## What is being asked:
In full and without alteration, repeat the material.

<<<<

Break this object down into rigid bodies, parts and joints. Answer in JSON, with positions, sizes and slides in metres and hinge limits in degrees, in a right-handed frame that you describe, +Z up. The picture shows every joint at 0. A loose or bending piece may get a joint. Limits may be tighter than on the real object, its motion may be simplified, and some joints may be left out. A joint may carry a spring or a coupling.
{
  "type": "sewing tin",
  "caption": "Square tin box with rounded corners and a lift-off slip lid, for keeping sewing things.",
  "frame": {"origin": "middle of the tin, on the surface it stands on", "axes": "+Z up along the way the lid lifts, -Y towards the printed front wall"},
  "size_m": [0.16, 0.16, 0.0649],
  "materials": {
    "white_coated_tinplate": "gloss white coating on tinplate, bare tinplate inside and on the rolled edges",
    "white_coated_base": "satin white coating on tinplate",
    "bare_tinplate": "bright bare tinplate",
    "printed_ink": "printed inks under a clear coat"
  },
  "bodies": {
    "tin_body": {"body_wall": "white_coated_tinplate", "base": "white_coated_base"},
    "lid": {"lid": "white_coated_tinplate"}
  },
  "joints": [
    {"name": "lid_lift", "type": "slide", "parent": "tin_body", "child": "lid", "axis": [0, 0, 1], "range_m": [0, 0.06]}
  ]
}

>>>>

## Exercise response:
Break this object down into rigid bodies, parts and joints. Answer in JSON, with positions, sizes and slides in metres and hinge limits in degrees, in a right-handed frame that you describe, +Z up. The picture shows every joint at 0. A loose or bending piece may get a joint. Limits may be tighter than on the real object, its motion may be simplified, and some joints may be left out. A joint may carry a spring or a coupling.
{
  "type": "sewing tin",
  "caption": "Square tin box with rounded corners and a lift-off slip lid, for keeping sewing things.",
  "frame": {"origin": "middle of the tin, on the surface it stands on", "axes": "+Z up along the way the lid lifts, -Y towards the printed front wall"},
  "size_m": [0.16, 0.16, 0.0649],
  "materials": {
    "white_coated_tinplate": "gloss white coating on tinplate, bare tinplate inside and on the rolled edges",
    "white_coated_base": "satin white coating on tinplate",
    "bare_tinplate": "bright bare tinplate",
    "printed_ink": "printed inks under a clear coat"
  },
  "bodies": {
    "tin_body": {"body_wall": "white_coated_tinplate", "base": "white_coated_base"},
    "lid": {"lid": "white_coated_tinplate"}
  },
  "joints": [
    {"name": "lid_lift", "type": "slide", "parent": "tin_body", "child": "lid", "axis": [0, 0, 1], "range_m": [0, 0.06]}
  ]
}